## Task statement
Each entry in the listing below should be restated word for word.

## Rows
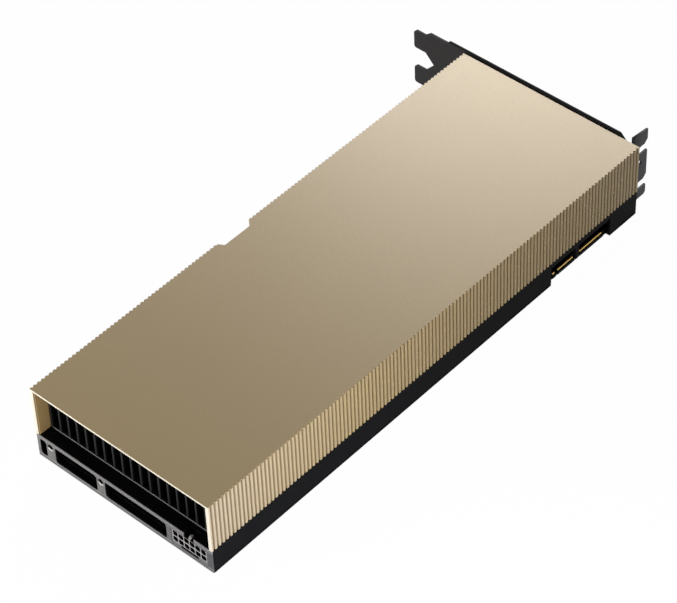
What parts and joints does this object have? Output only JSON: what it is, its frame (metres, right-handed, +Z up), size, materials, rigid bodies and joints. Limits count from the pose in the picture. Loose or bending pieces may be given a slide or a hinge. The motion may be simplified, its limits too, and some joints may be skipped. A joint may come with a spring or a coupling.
{
  "type": "passive accelerator card",
  "caption": "Dual-slot passively cooled accelerator card: fluted metal shroud over black fins on a deep-rimmed frame, with a two-tongue slot bracket and a power header at the open tail.",
  "frame": {"origin": "middle of the backplate's underside, halfway along the shroud and halfway across it", "axes": "+X along the card to the slot bracket, +Y to the slot connector, +Z up from the backplate to the shroud"},
  "size_m": [0.2801, 0.1281, 0.0392],
  "materials": {
    "champagne_anodised": "fine bead-blasted anodised finish",
    "black_casting": "black satin coating",
    "dark_heatsink": "black coated sheet",
    "grey_bracket": "dark plated steel sheet",
    "black_board": "dark solder mask",
    "gold_contact": "gold plated",
    "insert_steel": "blackened, turned",
    "spring_steel": "plain sheet",
    "screw_black": "black oxide",
    "package_laminate": "green laminate",
    "polished_silicon": "polished",
    "thermal_grease": "soft grey paste",
    "thermal_pad": "soft pad",
    "chip_black": "moulded",
    "ferrite_grey": "pressed powder",
    "can_aluminium": "bright drawn can",
    "capacitor_case": "moulded",
    "fuse_body": "glazed",
    "header_plastic": "moulded"
  },
  "bodies": {
    "root": {"shroud": "champagne_anodised", "mid_frame": "black_casting", "backplate": "black_casting", "heatsink_base": "dark_heatsink", "fins": "dark_heatsink", "io_bracket": "grey_bracket", "circuit_board": "black_board", "bridge_contacts": "gold_contact", "edge_contacts_front": "gold_contact", "edge_contacts_back": "gold_contact", "power_pins": "gold_contact", "sense_pins": "gold_contact", "tail_inserts": "insert_steel", "clamp_plate": "spring_steel", "package_frame": "spring_steel", "clock_crystal": "spring_steel", "backplate_screws": "screw_black", "heatsink_screws": "screw_black", "shroud_screws": "screw_black", "bracket_screws": "screw_black", "gpu_substrate": "package_laminate", "gpu_die": "polished_silicon", "memory_stacks": "polished_silicon", "thermal_paste": "thermal_grease", "stage_pads": "thermal_pad", "backplate_pads": "thermal_pad", "power_stages": "chip_black", "board_controller": "chip_black", "flash_chip": "chip_black", "inductors": "ferrite_grey", "input_capacitors": "can_aluminium", "bulk_capacitors": "capacitor_case", "rear_capacitors": "capacitor_case", "inlet_fuse": "fuse_body", "power_housing": "header_plastic", "bridge_divider": "header_plastic"}
  },
  "joints": []
}
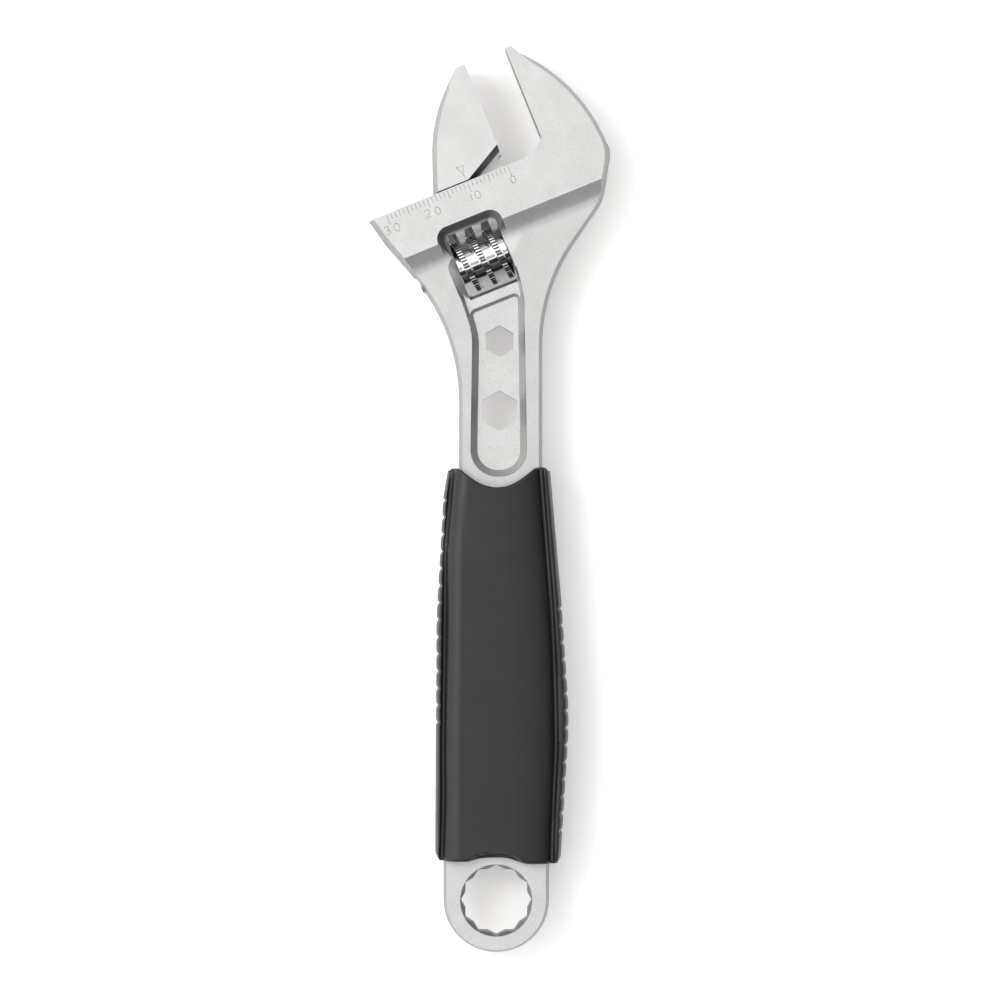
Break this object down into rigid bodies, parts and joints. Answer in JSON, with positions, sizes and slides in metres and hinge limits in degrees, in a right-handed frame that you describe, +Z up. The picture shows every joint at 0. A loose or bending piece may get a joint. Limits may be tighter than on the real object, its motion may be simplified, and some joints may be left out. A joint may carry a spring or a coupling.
{
  "type": "adjustable wrench",
  "caption": "Adjustable spanner with worm-driven sliding jaw, engraved-scale head, ring end and ribbed rubber grip sleeve.",
  "frame": {"origin": "centre of the bounding box at its underside, where the grip rests", "axes": "+Z up out of the wrench's flat side, +Y from the ring end towards the head, +X towards the fixed jaw"},
  "size_m": [0.0554, 0.2081, 0.017],
  "materials": {
    "satin_chrome": "satin plated forging",
    "bright_chrome": "bright plated, knurled",
    "pin_steel": "ground",
    "spring_steel": "drawn wire",
    "grip_rubber": "satin moulded"
  },
  "bodies": {
    "wrench": {"wrench_body": "satin_chrome", "worm_pin": "pin_steel", "worm_spring": "spring_steel", "grip_sleeve": "grip_rubber"},
    "jaw": {"movable_jaw": "satin_chrome"},
    "worm": {"worm": "bright_chrome"}
  },
  "joints": [
    {"name": "jaw_slide", "type": "slide", "parent": "wrench", "child": "jaw", "axis": [-0.9272, -0.3746, 0], "range_m": [-0.00998, 0.02]},
    {"name": "worm_spin", "type": "hinge", "parent": "wrench", "child": "worm", "pos_m": [-0.00153, 0.05534, 0.0085], "axis": [0.9272, 0.3746, 0], "range_deg": [-920, 1820]}
  ],
  "couplings": [
    {"joint": "worm_spin", "follows": "jaw_slide", "rad_per_m": 1570.8}
  ]
}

## Answer to this exercise
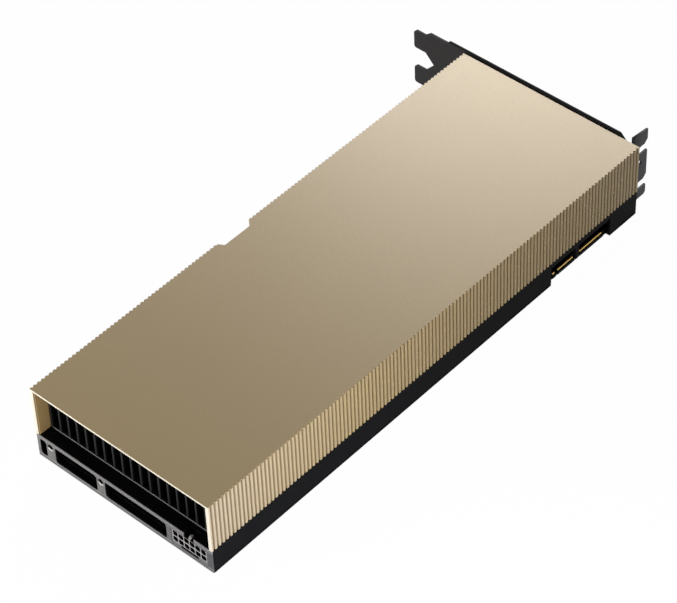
What parts and joints does this object have? Output only JSON: what it is, its frame (metres, right-handed, +Z up), size, materials, rigid bodies and joints. Limits count from the pose in the picture. Loose or bending pieces may be given a slide or a hinge. The motion may be simplified, its limits too, and some joints may be skipped. A joint may come with a spring or a coupling.
{
  "type": "passive accelerator card",
  "caption": "Dual-slot passively cooled accelerator card: fluted metal shroud over black fins on a deep-rimmed frame, with a two-tongue slot bracket and a power header at the open tail.",
  "frame": {"origin": "middle of the backplate's underside, halfway along the shroud and halfway across it", "axes": "+X along the card to the slot bracket, +Y to the slot connector, +Z up from the backplate to the shroud"},
  "size_m": [0.2801, 0.1281, 0.0392],
  "materials": {
    "champagne_anodised": "fine bead-blasted anodised finish",
    "black_casting": "black satin coating",
    "dark_heatsink": "black coated sheet",
    "grey_bracket": "dark plated steel sheet",
    "black_board": "dark solder mask",
    "gold_contact": "gold plated",
    "insert_steel": "blackened, turned",
    "spring_steel": "plain sheet",
    "screw_black": "black oxide",
    "package_laminate": "green laminate",
    "polished_silicon": "polished",
    "thermal_grease": "soft grey paste",
    "thermal_pad": "soft pad",
    "chip_black": "moulded",
    "ferrite_grey": "pressed powder",
    "can_aluminium": "bright drawn can",
    "capacitor_case": "moulded",
    "fuse_body": "glazed",
    "header_plastic": "moulded"
  },
  "bodies": {
    "root": {"shroud": "champagne_anodised", "mid_frame": "black_casting", "backplate": "black_casting", "heatsink_base": "dark_heatsink", "fins": "dark_heatsink", "io_bracket": "grey_bracket", "circuit_board": "black_board", "bridge_contacts": "gold_contact", "edge_contacts_front": "gold_contact", "edge_contacts_back": "gold_contact", "power_pins": "gold_contact", "sense_pins": "gold_contact", "tail_inserts": "insert_steel", "clamp_plate": "spring_steel", "package_frame": "spring_steel", "clock_crystal": "spring_steel", "backplate_screws": "screw_black", "heatsink_screws": "screw_black", "shroud_screws": "screw_black", "bracket_screws": "screw_black", "gpu_substrate": "package_laminate", "gpu_die": "polished_silicon", "memory_stacks": "polished_silicon", "thermal_paste": "thermal_grease", "stage_pads": "thermal_pad", "backplate_pads": "thermal_pad", "power_stages": "chip_black", "board_controller": "chip_black", "flash_chip": "chip_black", "inductors": "ferrite_grey", "input_capacitors": "can_aluminium", "bulk_capacitors": "capacitor_case", "rear_capacitors": "capacitor_case", "inlet_fuse": "fuse_body", "power_housing": "header_plastic", "bridge_divider": "header_plastic"}
  },
  "joints": []
}
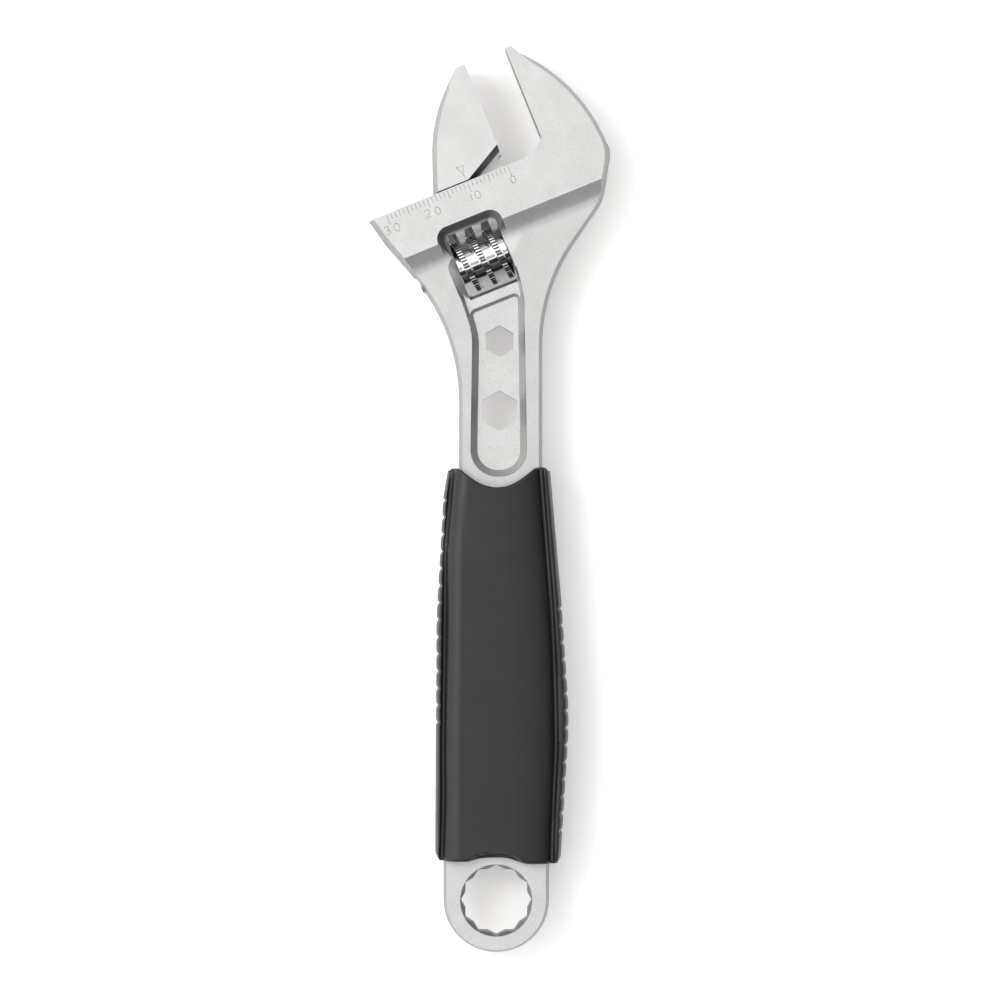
Break this object down into rigid bodies, parts and joints. Answer in JSON, with positions, sizes and slides in metres and hinge limits in degrees, in a right-handed frame that you describe, +Z up. The picture shows every joint at 0. A loose or bending piece may get a joint. Limits may be tighter than on the real object, its motion may be simplified, and some joints may be left out. A joint may carry a spring or a coupling.
{
  "type": "adjustable wrench",
  "caption": "Adjustable spanner with worm-driven sliding jaw, engraved-scale head, ring end and ribbed rubber grip sleeve.",
  "frame": {"origin": "centre of the bounding box at its underside, where the grip rests", "axes": "+Z up out of the wrench's flat side, +Y from the ring end towards the head, +X towards the fixed jaw"},
  "size_m": [0.0554, 0.2081, 0.017],
  "materials": {
    "satin_chrome": "satin plated forging",
    "bright_chrome": "bright plated, knurled",
    "pin_steel": "ground",
    "spring_steel": "drawn wire",
    "grip_rubber": "satin moulded"
  },
  "bodies": {
    "wrench": {"wrench_body": "satin_chrome", "worm_pin": "pin_steel", "worm_spring": "spring_steel", "grip_sleeve": "grip_rubber"},
    "jaw": {"movable_jaw": "satin_chrome"},
    "worm": {"worm": "bright_chrome"}
  },
  "joints": [
    {"name": "jaw_slide", "type": "slide", "parent": "wrench", "child": "jaw", "axis": [-0.9272, -0.3746, 0], "range_m": [-0.00998, 0.02]},
    {"name": "worm_spin", "type": "hinge", "parent": "wrench", "child": "worm", "pos_m": [-0.00153, 0.05534, 0.0085], "axis": [0.9272, 0.3746, 0], "range_deg": [-920, 1820]}
  ],
  "couplings": [
    {"joint": "worm_spin", "follows": "jaw_slide", "rad_per_m": 1570.8}
  ]
}